By Richard Rhinehart
Holbrook, New York, October 30 – Two new short videos by independent filmmakers offer unique views of national non-profit World T.E.A.M. Sports’ annual Adventure Team Challenge in Colorado.
The recently-released videos of the three-stage inclusive outdoor event for disabled and able-bodied athletes were created by Victor Henderson of Verona, Wisconsin and Andrew Bishop of Vail, Colorado. Both are active outdoor athletes who regularly participate in rafting, mountain climbing and bicycling and attended the September 12-14 Challenge at the remote Rancho del Rio resort.
Hosted annually in Colorado by World T.E.A.M. Sports, the Adventure Team Challenge is one of several inclusive sporting events from the organization. This year’s event, the first in the high Gore Range near Vail since 2011, attracted ten teams of five athletes each.
Like many outdoor multisport adventure races, the Challenge sends participating athletes through several sporting activities, including mountain biking, river rafting on the Colorado River, orienteering and rope work. Each participating team included two athletes with disabilities, one being a wheelchair user. Both military veterans and civilians from 12 states across the United States and Canada joined this year’s Challenge. Disabilities ranged from blindness to paralysis to loss of limb to post-traumatic stress.

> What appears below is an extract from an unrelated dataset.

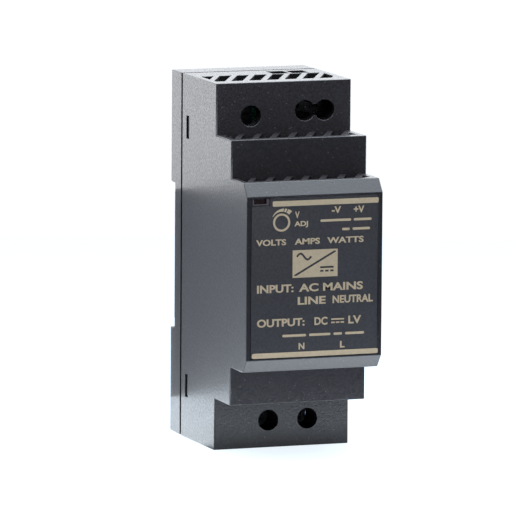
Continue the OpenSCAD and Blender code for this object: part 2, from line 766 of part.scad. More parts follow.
module line_capacitor() in_frame() color([0.85, 0.78, 0.30]) {
    on_board(line_capacitor_at) centred_block(13, 5.8, 0.4, 12.4);
    on_board(line_capacitor_at) centred_block(11.8, 4.6, 12.3, 12.7);
    leads(line_capacitor_leads, 0.35, 0.5);
}

choke_r = 5.4;
choke_hole_r = 2.7;
choke_z = [1.6, 6.2];

module line_choke_core() in_frame() color(ferrite_grey)
    on_board(line_choke_at) translate([0, 0, choke_z[0]])
        difference() {
            cylinder(r = choke_r, h = choke_z[1] - choke_z[0], $fn = fine);
            translate([0, 0, -cut]) cylinder(r = choke_hole_r, h = choke_z[1] + 1, $fn = fine);
        }

// One turn of wire round the core's section: a square frame with a clearance of play
module choke_turn(play, wire) {
    inner = [choke_r - choke_hole_r + 2 * play, choke_z[1] - choke_z[0] + 2 * play];
    translate([choke_hole_r - play, 0, choke_z[0] - play])
        rotate([90, 0, 0]) linear_extrude(wire, center = true)
            difference() {
                translate([-wire, -wire]) square([inner[0] + 2 * wire, inner[1] + 2 * wire]);
                square(inner);
            }
}

module line_choke_windings() in_frame() color(copper) {
    wire = 0.55;
    on_board(line_choke_at)
        for (side = [0, 180], k = [-3 : 3])
            rotate([0, 0, side + k * 16]) choke_turn(0.03, wire);
    leads(line_choke_leads, 0.3, 0.6);
}

module bridge_rectifier() in_frame() color(chip_black) {
    on_board(bridge_at) centred_block(8.2, 5, 0.5, 3.6);
    leads(bridge_leads, 0.35, 0.6);
}

// An electrolytic can: sleeve, crimp groove near the board and scored top
module can(at, points, r, height) {
    on_board(at) {
        translate([0, 0, 0.4]) cylinder(r = r - 0.15, h = 1, $fn = fine);
        translate([0, 0, 1.3]) cylinder(r = r - 0.45, h = 1.2, $fn = fine);
        difference() {
            translate([0, 0, 2.4]) cylinder(r = r, h = height - 2.4, $fn = fine);
            translate([0, 0, height - 0.3]) cylinder(r = r - 0.8, h = 1, $fn = fine);
        }
    }
    leads(points, 0.3, 0.5);
}

module bulk_capacitor_left() in_frame() color(chip_black)
    can(bulk_left_at, bulk_left_leads, 6.2, 30);
module bulk_capacitor_right() in_frame() color(chip_black)
    can(bulk_right_at, bulk_right_leads, 6.2, 30);
module supply_capacitor() in_frame() color(can_blue)
    can(supply_capacitor_at, supply_capacitor_leads, 2.5, 11);
module output_capacitor_left() in_frame() color(can_blue)
    can(output_left_at, output_left_leads, 4, 16);
module output_capacitor_right() in_frame() color(can_blue)
    can(output_right_at, output_right_leads, 4, 16);

// Transistor package on its pad and sink. From the sink outwards: plate, pad, tab, body
sink_t = 1.5;
pad_t = 0.3;
tab_t = 1.3;
package_w = 10;
package_t = 4.5;
tab_hole_z = 26.2;               // height of the fixing screw above the board
fixing_r = 1.5;
fixing_play = 0.05;

// Face of a sink that its pad lies on, as a height in the case
function sink_face(at) = at.y + sink_t / 2;

module fixing_hole(x, from_z, length, r) {
    translate([x, -board_front_d - tab_hole_z, from_z]) cylinder(r = r, h = length);
}

module power_package(at, sink_at, points) {
    face = sink_face(sink_at) + pad_t;
    xs = [at.x - package_w / 2, at.x + package_w / 2];
    difference() {
        union() {
            block(xs, [board_front_d + 14, board_front_d + 29.4], [face, face + tab_t]);
            block(xs, [board_front_d + 13, board_front_d + 22.4], [face, face + package_t]);
        }
        fixing_hole(at.x, face - cut, tab_t + 1, fixing_r + fixing_play);
    }
    for (p = points)
        block([p.x - 0.4, p.x + 0.4], [board_front_d, board_front_d + 13.1], [p.y - 0.3, p.y + 0.3]);
}

module heatsink(at, width, height, package_x) {
    fin_d = [board_front_d + height - sink_t, board_front_d + height];
    difference() {
        union() {
            block([at.x - width / 2, at.x + width / 2], [board_front_d + 1, fin_d[1]],
                  [at.y - sink_t / 2, at.y + sink_t / 2]);
            block([at.x - width / 2, at.x + width / 2], fin_d,
                  [at.y - sink_t / 2 - 5, at.y + sink_t / 2]);
        }
        fixing_hole(package_x, at.y - sink_t, 2 * sink_t, fixing_r + fixing_play);
    }
    for (side = [-1, 1])
        block([at.x + side * (width / 2 - 1.5) - 0.7, at.x + side * (width / 2 - 1.5) + 0.7],
              [board_front_d, board_front_d + 1.1], [at.y - sink_t / 2, at.y + sink_t / 2]);
}

module thermal_pad(at, sink_at) {
    difference() {
        block([at.x - 5.2, at.x + 5.2], [board_front_d + 12.5, board_front_d + 29.8],
              [sink_face(sink_at), sink_face(sink_at) + pad_t]);
        fixing_hole(at.x, sink_face(sink_at) - cut, 1, fixing_r + fixing_play);
    }
}

module fixing_screw(at, sink_at) {
    top = sink_face(sink_at) + pad_t + tab_t;
    difference() {
        union() {
            fixing_hole(at.x, top - 5.7, 5.8, fixing_r);
            fixing_hole(at.x, top, 2, 2.8);
        }
        translate([at.x - 3, -board_front_d - tab_hole_z - 0.35, top + 1.2]) cube([6, 0.7, 1]);
    }
}

module fixing_nut(at, sink_at) {
    back = sink_at.y - sink_t / 2;
    difference() {
        translate([at.x, -board_front_d - tab_hole_z, back - 2.4])
            cylinder(r = 3.15, h = 2.4, $fn = 6);
        fixing_hole(at.x, back - 3, 4, fixing_r + fixing_play);
    }
}

module switching_transistor() in_frame() color(chip_black)
    power_package(transistor_at, primary_sink_at, transistor_leads);
module output_rectifier() in_frame() color(chip_black)
    power_package(rectifier_at, output_sink_at, rectifier_leads);
module primary_heatsink() in_frame() color(steel)
    heatsink(primary_sink_at, 14.2, 39, transistor_at.x);
module output_heatsink() in_frame() color(steel)
    heatsink(output_sink_at, 15.4, 39, rectifier_at.x);
module thermal_pads() in_frame() color([0.62, 0.70, 0.74]) {
    thermal_pad(transistor_at, primary_sink_at);
    thermal_pad(rectifier_at, output_sink_at);
}
module heatsink_screws() in_frame() color(steel) {
    fixing_screw(transistor_at, primary_sink_at);
    fixing_screw(rectifier_at, output_sink_at);
}
module heatsink_nuts() in_frame() color(steel) {
    fixing_nut(transistor_at, primary_sink_at);
    fixing_nut(rectifier_at, output_sink_at);
}

module snubber_resistor() in_frame() color([0.70, 0.60, 0.45]) {
    on_board(snubber_resistor_at) translate([0, 0, 2]) rotate([0, 90, 0]) {
        cylinder(r = 1.3, h = 7, center = true);
        for (side = [-1, 1])
            translate([0, 0, side * 2.9]) cylinder(r = 1.55, h = 1.4, center = true);
    }
    leads(snubber_resistor_leads, 0.3, 1);
}

module snubber_capacitor() in_frame() color([0.60, 0.20, 0.15]) {
    on_board(snubber_capacitor_at) centred_block(7.2, 2.6, 0.4, 6.5);
    leads(snubber_capacitor_leads, 0.3, 0.5);
}

module optocoupler() in_frame() color([0.88, 0.87, 0.82]) {
    on_board(optocoupler_at) {
        centred_block(4.6, 4.4, 0.5, 4);
        translate([-1.5, 1.4, 3.9]) cylinder(r = 0.4, h = 0.25, $fn = 16);
    }
    leads(optocoupler_leads, 0.3, 0.6);
}

// ---- Transformer: core of two E halves, bobbin, winding and tape ---------------------------------

core_w = 20;
core_t = 6;
core_z = [4, 30];
leg_w = 5.6;
window_half = 7;                 // outer edge of the core's windows from its middle
yoke = 3;
flange_t = 0.9;
tube_half = [3.6, 3.8];          // half width and half thickness of the bobbin's tube
winding_half = [6.5, 8.2];
tape_grow = 0.25;
winding_z = [core_z[0] + yoke + flange_t + 0.1, core_z[1] - yoke - flange_t - 0.1];

module rounded_bar(half, z0, z1, r) {
    translate([0, 0, z0]) linear_extrude(z1 - z0) {
        square([2 * half[0], 2 * (half[1] - r)], center = true);
        square([2 * (half[0] - r), 2 * half[1]], center = true);
        for (sx = [-1, 1], sy = [-1, 1])
            translate([sx * (half[0] - r), sy * (half[1] - r)]) circle(r = r);
    }
}

module transformer_core() in_frame() color(ferrite_grey)
    on_board(transformer_at)
        difference() {
            centred_block(core_w, core_t, core_z[0], core_z[1]);
            for (side = [-1, 1])
                translate([side * (leg_w / 2 + window_half) / 2, 0, 0])
                    centred_block(window_half - leg_w / 2, core_t + 1,
                                  core_z[0] + yoke, core_z[1] - yoke);
        }

module transformer_bobbin() in_frame() color([0.12, 0.12, 0.13]) {
    on_board(transformer_at)
        difference() {
            union() {
                rounded_bar(tube_half, winding_z[0] - flange_t, winding_z[1] + flange_t, 0.5);
                rounded_bar([6.8, 9.2], winding_z[0] - flange_t, winding_z[0], 0.6);
                rounded_bar([6.8, 9.2], winding_z[1], winding_z[1] + flange_t, 0.6);
                for (side = [-1, 1])
                    translate([0, side * transformer_row, 0])
                        centred_block(15, 3.2, 1, winding_z[0]);
            }
            centred_block(leg_w + 0.1, core_t + 0.1, 0, core_z[1] + 1);
        }
    leads(transformer_leads, 0.35, 1.1);
}

module transformer_winding() in_frame() color(copper)
    on_board(transformer_at)
        difference() {
            rounded_bar(winding_half, winding_z[0], winding_z[1], 1.6);
            rounded_bar(tube_half, winding_z[0] - 1, winding_z[1] + 1, 0.5);
        }

module transformer_tape() in_frame() color(tape_yellow)
    on_board(transformer_at)
        difference() {
            rounded_bar(winding_half + [tape_grow, tape_grow],
                        winding_z[0] + 1, winding_z[1] - 1, 1.6 + tape_grow);
            rounded_bar(winding_half, winding_z[0], winding_z[1], 1.6);
        }

// ---- Output choke -------------------------------------------------------------------------------

drum_r = 3.9;
drum_waist_r = 2;
drum_flange = 1.2;
drum_z = [0.6, 11];

module output_choke_core() in_frame() color(ferrite_grey)
    on_board(output_choke_at) {
        translate([0, 0, drum_z[0]]) cylinder(r = drum_r, h = drum_flange, $fn = fine);
        translate([0, 0, drum_z[0]]) cylinder(r = drum_waist_r, h = drum_z[1] - drum_z[0]);
        translate([0, 0, drum_z[1] - drum_flange]) cylinder(r = drum_r, h = drum_flange, $fn = fine);
    }

module output_choke_winding() in_frame() color(copper) {
    z0 = drum_z[0] + drum_flange;
    length = drum_z[1] - drum_flange - z0;
    on_board(output_choke_at) translate([0, 0, z0])
        difference() {
            cylinder(r = drum_r - 0.4, h = length, $fn = fine);
            translate([0, 0, -cut]) cylinder(r = drum_waist_r, h = length + 1);
        }
    leads(output_choke_leads, 0.3, 0.6);
}

// ---- Assembly -----------------------------------------------------------------------------------

front_housing();
rear_cover();
front_label();
light_pipe();
rail_latch();
latch_spring();
main_board();
insulation_sheet();
solder_joints();
board_chips();
output_terminal_body();
input_terminal_body();
positive_screw();
negative_screw();
line_screw();
neutral_screw();
positive_clamp();
negative_clamp();
line_clamp();
neutral_clamp();
positive_contact();
negative_contact();
line_contact();
neutral_contact();
feedback_board();
feedback_chips();
feedback_header();
trimmer_body();
trimmer_rotor();
indicator_led();
fuse();
surge_varistor();
inrush_thermistor();
line_capacitor();
line_choke_core();
line_choke_windings();
bridge_rectifier();
bulk_capacitor_left();
bulk_capacitor_right();
switching_transistor();
primary_heatsink();
controller_chip();
supply_capacitor();
snubber_resistor();
snubber_capacitor();
safety_capacitor();
optocoupler();
transformer_core();
transformer_bobbin();
transformer_winding();
transformer_tape();
output_rectifier();
output_heatsink();
heatsink_screws();
heatsink_nuts();
thermal_pads();
output_choke_core();
output_choke_winding();
output_capacitor_left();
output_capacitor_right();
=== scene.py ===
import json
import math

import bmesh
import bpy
from mathutils import Matrix, Vector
from mathutils.bvhtree import BVHTree


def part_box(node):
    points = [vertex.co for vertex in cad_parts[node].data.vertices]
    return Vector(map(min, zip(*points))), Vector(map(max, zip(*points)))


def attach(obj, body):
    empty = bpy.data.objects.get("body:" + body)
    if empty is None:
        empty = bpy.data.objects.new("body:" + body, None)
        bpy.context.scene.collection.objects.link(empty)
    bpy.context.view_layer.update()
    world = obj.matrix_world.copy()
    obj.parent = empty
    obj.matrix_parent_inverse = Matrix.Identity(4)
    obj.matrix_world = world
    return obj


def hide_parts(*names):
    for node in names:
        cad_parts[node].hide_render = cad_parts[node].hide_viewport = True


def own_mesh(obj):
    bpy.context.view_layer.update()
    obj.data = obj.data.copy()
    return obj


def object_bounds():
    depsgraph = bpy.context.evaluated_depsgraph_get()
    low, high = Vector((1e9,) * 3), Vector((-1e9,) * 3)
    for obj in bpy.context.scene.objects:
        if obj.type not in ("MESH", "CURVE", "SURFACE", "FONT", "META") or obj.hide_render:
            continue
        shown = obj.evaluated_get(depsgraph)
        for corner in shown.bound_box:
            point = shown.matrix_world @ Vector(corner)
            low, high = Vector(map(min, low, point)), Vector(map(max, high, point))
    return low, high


# A two-module DIN rail power supply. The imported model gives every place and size: the case
# shells, latch, spring, label, indicator and screws are made again here with rounded edges,
# threads and print, and every other part keeps its shape and gets its material.

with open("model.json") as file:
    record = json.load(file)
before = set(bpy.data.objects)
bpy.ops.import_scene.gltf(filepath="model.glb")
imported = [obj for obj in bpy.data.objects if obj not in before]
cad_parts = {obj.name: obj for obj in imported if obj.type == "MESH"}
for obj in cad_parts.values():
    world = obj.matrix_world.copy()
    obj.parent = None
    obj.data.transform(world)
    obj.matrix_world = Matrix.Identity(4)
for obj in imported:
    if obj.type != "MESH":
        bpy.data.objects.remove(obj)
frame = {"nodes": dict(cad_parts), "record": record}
nodes = frame["nodes"]
cad_lo, cad_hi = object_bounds()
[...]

Cooperation and teamwork between team members is critical to successfully completing the Challenge. Through close cooperation, all teams have completed the Challenge since the inaugural 2007 event.
A participant of World T.E.A.M. Sports’ CanAm Veterans’ Challenge bicycle ride with injured veterans in June 2014, Henderson is a Navy and Marine Corps veteran who teamed with blind veteran Steve Baskis on a tandem bicycle to complete the nearly 800-mile ride. Following the July 4 arrival of the participants in Washington, D.C., Henderson was invited to travel to Colorado to assist with the documentation of the Adventure Team Challenge.
Henderson includes remarkable video of the teams undertaking various physical challenges, from ziplining across the Colorado River on a high line to helping hand cyclists climb a steep mountain trail to paddling rafts through Class 2 rapids. Using a small camera-equipped drone, Henderson’s video includes dramatic scenes flying over the teams, providing a birds-eye view of the action.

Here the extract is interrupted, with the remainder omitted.